Give every line below again, exactly.
──────── Source data
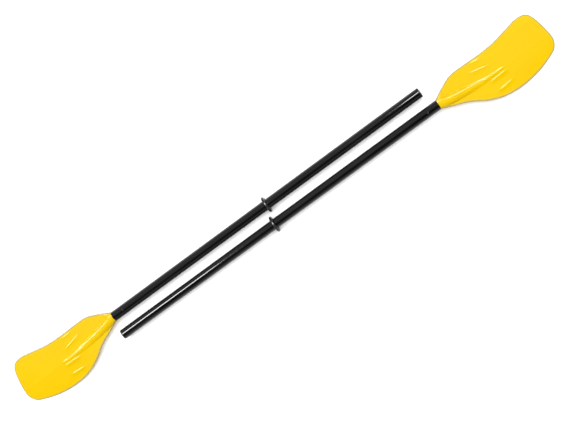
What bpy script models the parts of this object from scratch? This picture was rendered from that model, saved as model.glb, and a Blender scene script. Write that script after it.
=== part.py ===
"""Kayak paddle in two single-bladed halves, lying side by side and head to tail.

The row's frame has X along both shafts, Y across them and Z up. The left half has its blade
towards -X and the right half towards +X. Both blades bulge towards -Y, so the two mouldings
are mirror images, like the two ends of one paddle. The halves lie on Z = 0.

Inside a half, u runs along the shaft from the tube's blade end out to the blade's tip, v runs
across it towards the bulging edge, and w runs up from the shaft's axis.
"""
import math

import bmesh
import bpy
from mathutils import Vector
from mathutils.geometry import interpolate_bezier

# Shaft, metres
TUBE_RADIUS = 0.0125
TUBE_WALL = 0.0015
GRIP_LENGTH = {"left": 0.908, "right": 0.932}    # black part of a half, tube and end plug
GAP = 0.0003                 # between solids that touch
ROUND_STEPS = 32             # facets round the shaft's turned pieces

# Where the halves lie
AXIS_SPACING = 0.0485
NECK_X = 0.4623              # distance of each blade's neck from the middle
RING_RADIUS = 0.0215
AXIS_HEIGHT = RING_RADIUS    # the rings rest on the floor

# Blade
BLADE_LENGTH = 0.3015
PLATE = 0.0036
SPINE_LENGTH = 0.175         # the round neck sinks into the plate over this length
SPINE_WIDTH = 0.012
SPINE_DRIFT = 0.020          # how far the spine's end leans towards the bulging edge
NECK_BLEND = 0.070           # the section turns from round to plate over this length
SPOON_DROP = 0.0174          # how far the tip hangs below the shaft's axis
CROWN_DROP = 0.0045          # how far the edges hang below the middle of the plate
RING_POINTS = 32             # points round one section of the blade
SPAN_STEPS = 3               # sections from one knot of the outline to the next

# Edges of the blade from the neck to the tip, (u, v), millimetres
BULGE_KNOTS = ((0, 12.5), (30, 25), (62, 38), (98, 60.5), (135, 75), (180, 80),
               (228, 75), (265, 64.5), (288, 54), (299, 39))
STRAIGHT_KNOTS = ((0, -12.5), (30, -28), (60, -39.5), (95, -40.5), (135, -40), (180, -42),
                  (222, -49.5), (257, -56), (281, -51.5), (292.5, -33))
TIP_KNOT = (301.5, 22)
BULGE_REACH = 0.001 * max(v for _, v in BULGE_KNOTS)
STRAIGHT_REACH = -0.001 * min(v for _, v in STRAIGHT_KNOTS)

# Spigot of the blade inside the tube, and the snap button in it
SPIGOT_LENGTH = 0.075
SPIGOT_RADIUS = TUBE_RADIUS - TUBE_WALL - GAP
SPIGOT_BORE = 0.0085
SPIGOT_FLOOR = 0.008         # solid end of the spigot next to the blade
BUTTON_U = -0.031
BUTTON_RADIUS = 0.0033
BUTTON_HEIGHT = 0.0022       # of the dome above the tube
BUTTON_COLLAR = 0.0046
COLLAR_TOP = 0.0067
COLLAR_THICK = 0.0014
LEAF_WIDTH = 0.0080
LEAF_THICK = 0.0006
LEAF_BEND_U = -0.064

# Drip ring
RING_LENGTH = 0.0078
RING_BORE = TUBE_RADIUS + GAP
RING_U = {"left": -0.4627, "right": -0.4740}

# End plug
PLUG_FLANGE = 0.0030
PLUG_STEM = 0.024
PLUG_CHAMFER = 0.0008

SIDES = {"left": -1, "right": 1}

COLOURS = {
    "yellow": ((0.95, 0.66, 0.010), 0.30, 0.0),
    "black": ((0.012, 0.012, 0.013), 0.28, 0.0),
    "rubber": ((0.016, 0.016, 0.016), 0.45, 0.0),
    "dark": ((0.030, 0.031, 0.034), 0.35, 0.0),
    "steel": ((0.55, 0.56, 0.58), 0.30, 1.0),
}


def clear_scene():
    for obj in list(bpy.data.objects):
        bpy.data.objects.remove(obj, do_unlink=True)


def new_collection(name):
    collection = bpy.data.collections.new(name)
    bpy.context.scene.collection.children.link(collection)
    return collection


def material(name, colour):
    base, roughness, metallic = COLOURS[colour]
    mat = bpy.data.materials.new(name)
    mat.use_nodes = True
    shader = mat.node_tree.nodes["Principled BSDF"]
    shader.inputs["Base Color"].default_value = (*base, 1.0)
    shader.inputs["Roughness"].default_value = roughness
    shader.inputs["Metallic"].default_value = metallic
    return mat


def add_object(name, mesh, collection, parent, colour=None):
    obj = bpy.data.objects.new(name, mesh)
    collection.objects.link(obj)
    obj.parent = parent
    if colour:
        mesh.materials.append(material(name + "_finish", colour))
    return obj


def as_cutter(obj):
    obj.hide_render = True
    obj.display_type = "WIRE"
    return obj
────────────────
Answer for this exercise:
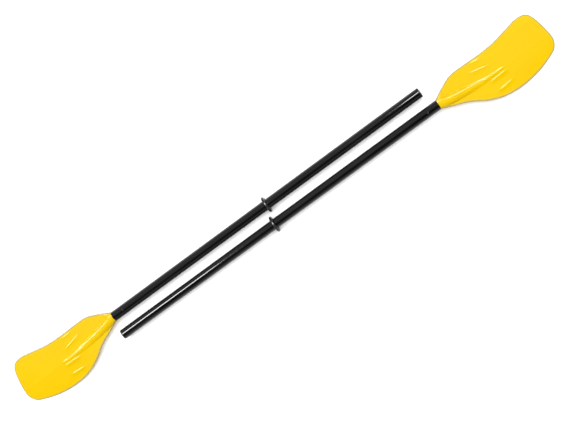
What bpy script models the parts of this object from scratch? This picture was rendered from that model, saved as model.glb, and a Blender scene script. Write that script after it.
=== part.py ===
"""Kayak paddle in two single-bladed halves, lying side by side and head to tail.

The row's frame has X along both shafts, Y across them and Z up. The left half has its blade
towards -X and the right half towards +X. Both blades bulge towards -Y, so the two mouldings
are mirror images, like the two ends of one paddle. The halves lie on Z = 0.

Inside a half, u runs along the shaft from the tube's blade end out to the blade's tip, v runs
across it towards the bulging edge, and w runs up from the shaft's axis.
"""
import math

import bmesh
import bpy
from mathutils import Vector
from mathutils.geometry import interpolate_bezier

# Shaft, metres
TUBE_RADIUS = 0.0125
TUBE_WALL = 0.0015
GRIP_LENGTH = {"left": 0.908, "right": 0.932}    # black part of a half, tube and end plug
GAP = 0.0003                 # between solids that touch
ROUND_STEPS = 32             # facets round the shaft's turned pieces

# Where the halves lie
AXIS_SPACING = 0.0485
NECK_X = 0.4623              # distance of each blade's neck from the middle
RING_RADIUS = 0.0215
AXIS_HEIGHT = RING_RADIUS    # the rings rest on the floor

# Blade
BLADE_LENGTH = 0.3015
PLATE = 0.0036
SPINE_LENGTH = 0.175         # the round neck sinks into the plate over this length
SPINE_WIDTH = 0.012
SPINE_DRIFT = 0.020          # how far the spine's end leans towards the bulging edge
NECK_BLEND = 0.070           # the section turns from round to plate over this length
SPOON_DROP = 0.0174          # how far the tip hangs below the shaft's axis
CROWN_DROP = 0.0045          # how far the edges hang below the middle of the plate
RING_POINTS = 32             # points round one section of the blade
SPAN_STEPS = 3               # sections from one knot of the outline to the next

# Edges of the blade from the neck to the tip, (u, v), millimetres
BULGE_KNOTS = ((0, 12.5), (30, 25), (62, 38), (98, 60.5), (135, 75), (180, 80),
               (228, 75), (265, 64.5), (288, 54), (299, 39))
STRAIGHT_KNOTS = ((0, -12.5), (30, -28), (60, -39.5), (95, -40.5), (135, -40), (180, -42),
                  (222, -49.5), (257, -56), (281, -51.5), (292.5, -33))
TIP_KNOT = (301.5, 22)
BULGE_REACH = 0.001 * max(v for _, v in BULGE_KNOTS)
STRAIGHT_REACH = -0.001 * min(v for _, v in STRAIGHT_KNOTS)

# Spigot of the blade inside the tube, and the snap button in it
SPIGOT_LENGTH = 0.075
SPIGOT_RADIUS = TUBE_RADIUS - TUBE_WALL - GAP
SPIGOT_BORE = 0.0085
SPIGOT_FLOOR = 0.008         # solid end of the spigot next to the blade
BUTTON_U = -0.031
BUTTON_RADIUS = 0.0033
BUTTON_HEIGHT = 0.0022       # of the dome above the tube
BUTTON_COLLAR = 0.0046
COLLAR_TOP = 0.0067
COLLAR_THICK = 0.0014
LEAF_WIDTH = 0.0080
LEAF_THICK = 0.0006
LEAF_BEND_U = -0.064

# Drip ring
RING_LENGTH = 0.0078
RING_BORE = TUBE_RADIUS + GAP
RING_U = {"left": -0.4627, "right": -0.4740}

# End plug
PLUG_FLANGE = 0.0030
PLUG_STEM = 0.024
PLUG_CHAMFER = 0.0008

SIDES = {"left": -1, "right": 1}

COLOURS = {
    "yellow": ((0.95, 0.66, 0.010), 0.30, 0.0),
    "black": ((0.012, 0.012, 0.013), 0.28, 0.0),
    "rubber": ((0.016, 0.016, 0.016), 0.45, 0.0),
    "dark": ((0.030, 0.031, 0.034), 0.35, 0.0),
    "steel": ((0.55, 0.56, 0.58), 0.30, 1.0),
}


def clear_scene():
    for obj in list(bpy.data.objects):
        bpy.data.objects.remove(obj, do_unlink=True)


def new_collection(name):
    collection = bpy.data.collections.new(name)
    bpy.context.scene.collection.children.link(collection)
    return collection


def material(name, colour):
    base, roughness, metallic = COLOURS[colour]
    mat = bpy.data.materials.new(name)
    mat.use_nodes = True
    shader = mat.node_tree.nodes["Principled BSDF"]
    shader.inputs["Base Color"].default_value = (*base, 1.0)
    shader.inputs["Roughness"].default_value = roughness
    shader.inputs["Metallic"].default_value = metallic
    return mat


def add_object(name, mesh, collection, parent, colour=None):
    obj = bpy.data.objects.new(name, mesh)
    collection.objects.link(obj)
    obj.parent = parent
    if colour:
        mesh.materials.append(material(name + "_finish", colour))
    return obj


def as_cutter(obj):
    obj.hide_render = True
    obj.display_type = "WIRE"
    return obj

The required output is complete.